(Rows from an object dataset)
[Start]
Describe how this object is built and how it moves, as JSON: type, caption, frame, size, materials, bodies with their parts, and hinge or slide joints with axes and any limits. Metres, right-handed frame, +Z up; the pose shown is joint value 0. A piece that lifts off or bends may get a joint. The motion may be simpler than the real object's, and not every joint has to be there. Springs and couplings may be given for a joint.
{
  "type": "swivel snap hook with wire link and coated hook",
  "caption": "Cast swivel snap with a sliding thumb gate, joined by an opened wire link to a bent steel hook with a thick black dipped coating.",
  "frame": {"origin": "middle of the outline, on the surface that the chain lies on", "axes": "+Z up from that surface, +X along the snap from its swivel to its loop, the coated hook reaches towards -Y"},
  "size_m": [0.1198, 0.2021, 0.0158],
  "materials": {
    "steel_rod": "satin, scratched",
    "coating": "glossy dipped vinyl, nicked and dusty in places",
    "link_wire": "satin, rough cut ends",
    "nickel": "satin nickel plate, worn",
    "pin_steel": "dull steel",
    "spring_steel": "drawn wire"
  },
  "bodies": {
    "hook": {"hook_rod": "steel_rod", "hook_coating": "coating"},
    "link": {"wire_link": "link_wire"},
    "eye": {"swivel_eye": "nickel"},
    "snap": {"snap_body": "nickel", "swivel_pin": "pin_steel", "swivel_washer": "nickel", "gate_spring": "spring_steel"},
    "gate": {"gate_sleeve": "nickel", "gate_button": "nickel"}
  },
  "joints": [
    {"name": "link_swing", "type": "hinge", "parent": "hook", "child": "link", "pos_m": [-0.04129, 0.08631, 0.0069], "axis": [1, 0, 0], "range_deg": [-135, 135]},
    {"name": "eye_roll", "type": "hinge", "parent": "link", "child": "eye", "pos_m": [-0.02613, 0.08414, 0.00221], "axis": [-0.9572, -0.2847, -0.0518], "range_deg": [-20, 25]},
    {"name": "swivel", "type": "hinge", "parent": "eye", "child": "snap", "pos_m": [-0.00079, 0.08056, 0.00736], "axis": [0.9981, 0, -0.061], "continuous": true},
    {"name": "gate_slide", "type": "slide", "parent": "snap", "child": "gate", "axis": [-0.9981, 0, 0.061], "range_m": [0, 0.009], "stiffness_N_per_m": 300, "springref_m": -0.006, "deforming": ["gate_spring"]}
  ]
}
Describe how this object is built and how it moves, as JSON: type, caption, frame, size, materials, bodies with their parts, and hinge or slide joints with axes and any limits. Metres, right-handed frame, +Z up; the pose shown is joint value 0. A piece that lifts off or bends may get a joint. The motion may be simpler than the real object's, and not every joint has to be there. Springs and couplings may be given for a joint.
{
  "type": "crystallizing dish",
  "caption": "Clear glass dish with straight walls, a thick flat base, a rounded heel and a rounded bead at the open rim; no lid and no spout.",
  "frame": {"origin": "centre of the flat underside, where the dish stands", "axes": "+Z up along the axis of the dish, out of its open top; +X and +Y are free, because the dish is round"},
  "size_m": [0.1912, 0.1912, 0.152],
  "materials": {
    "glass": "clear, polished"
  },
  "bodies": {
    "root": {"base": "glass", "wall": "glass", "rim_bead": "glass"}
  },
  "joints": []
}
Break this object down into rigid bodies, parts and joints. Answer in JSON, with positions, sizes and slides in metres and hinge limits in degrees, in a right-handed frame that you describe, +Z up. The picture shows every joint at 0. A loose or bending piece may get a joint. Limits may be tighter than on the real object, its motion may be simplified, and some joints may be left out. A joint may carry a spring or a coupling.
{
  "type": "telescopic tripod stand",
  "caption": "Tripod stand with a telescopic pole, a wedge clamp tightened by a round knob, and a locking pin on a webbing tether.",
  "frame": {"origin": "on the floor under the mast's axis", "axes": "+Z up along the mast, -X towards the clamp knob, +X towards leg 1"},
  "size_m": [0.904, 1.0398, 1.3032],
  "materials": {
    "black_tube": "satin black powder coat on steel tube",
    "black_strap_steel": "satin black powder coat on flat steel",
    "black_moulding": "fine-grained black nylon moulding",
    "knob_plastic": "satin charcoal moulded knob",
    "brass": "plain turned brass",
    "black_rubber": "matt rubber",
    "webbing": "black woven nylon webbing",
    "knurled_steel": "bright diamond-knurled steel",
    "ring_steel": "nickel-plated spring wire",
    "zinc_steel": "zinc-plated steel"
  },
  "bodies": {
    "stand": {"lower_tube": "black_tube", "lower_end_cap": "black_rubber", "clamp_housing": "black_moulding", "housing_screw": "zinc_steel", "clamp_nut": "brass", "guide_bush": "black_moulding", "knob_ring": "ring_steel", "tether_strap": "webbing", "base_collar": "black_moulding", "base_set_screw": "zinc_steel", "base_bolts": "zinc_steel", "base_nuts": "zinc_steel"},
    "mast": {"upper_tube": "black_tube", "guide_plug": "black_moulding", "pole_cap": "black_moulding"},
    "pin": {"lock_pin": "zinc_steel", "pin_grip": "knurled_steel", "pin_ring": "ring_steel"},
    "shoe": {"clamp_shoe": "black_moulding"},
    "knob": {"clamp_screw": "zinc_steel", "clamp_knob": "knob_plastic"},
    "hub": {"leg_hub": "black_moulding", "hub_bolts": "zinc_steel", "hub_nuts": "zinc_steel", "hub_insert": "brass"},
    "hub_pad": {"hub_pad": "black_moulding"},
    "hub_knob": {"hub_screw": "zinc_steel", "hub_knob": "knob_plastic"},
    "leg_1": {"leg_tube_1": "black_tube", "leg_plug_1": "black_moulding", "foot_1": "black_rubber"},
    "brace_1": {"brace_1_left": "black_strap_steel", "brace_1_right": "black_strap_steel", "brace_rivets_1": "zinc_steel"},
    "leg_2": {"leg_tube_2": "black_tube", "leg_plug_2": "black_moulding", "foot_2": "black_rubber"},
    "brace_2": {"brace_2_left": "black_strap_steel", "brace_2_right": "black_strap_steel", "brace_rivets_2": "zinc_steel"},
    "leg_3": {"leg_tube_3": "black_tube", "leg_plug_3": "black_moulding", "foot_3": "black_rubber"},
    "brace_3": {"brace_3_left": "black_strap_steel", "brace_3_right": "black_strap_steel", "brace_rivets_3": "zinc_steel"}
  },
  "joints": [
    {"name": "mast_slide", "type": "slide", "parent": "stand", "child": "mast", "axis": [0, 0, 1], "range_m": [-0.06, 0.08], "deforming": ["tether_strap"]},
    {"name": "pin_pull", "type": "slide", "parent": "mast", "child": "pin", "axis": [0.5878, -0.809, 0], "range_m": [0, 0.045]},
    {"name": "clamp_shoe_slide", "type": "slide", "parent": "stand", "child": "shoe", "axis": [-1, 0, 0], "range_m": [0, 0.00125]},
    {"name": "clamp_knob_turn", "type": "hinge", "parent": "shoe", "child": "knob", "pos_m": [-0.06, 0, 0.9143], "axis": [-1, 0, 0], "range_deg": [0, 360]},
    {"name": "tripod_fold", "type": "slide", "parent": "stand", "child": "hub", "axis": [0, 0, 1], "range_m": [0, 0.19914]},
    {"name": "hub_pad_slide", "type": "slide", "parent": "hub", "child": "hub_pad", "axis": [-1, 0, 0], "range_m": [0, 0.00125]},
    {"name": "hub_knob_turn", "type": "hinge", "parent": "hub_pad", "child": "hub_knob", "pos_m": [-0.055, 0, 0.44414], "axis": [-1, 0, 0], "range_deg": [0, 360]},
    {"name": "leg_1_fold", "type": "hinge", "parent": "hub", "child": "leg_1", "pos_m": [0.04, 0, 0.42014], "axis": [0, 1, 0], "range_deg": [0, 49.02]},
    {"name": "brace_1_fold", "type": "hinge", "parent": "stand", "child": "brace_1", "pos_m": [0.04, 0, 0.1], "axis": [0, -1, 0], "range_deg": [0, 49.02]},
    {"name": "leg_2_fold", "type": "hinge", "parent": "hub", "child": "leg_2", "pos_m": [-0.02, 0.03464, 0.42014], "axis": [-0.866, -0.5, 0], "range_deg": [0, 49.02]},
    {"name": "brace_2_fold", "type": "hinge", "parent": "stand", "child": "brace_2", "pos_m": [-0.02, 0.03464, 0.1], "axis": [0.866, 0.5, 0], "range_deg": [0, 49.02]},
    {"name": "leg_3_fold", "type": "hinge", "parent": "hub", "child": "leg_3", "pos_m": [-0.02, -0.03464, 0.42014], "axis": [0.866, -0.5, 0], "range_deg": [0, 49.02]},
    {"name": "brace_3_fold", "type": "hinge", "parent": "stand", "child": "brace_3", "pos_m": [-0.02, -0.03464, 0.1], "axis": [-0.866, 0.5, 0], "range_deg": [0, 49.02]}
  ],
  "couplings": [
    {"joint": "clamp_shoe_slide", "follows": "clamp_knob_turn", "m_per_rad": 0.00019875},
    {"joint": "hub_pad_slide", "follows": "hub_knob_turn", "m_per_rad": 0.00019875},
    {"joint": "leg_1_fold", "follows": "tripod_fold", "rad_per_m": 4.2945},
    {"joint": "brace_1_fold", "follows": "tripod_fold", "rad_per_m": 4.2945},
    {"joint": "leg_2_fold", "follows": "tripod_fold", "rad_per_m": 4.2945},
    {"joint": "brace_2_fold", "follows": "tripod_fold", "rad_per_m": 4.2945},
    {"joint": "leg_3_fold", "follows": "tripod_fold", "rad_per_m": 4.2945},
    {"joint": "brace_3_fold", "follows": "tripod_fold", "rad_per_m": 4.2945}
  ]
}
[End]
• **Given task**
Looking at the material above, count the lines that hold "with" and give the total alone.

• **Full solution**
7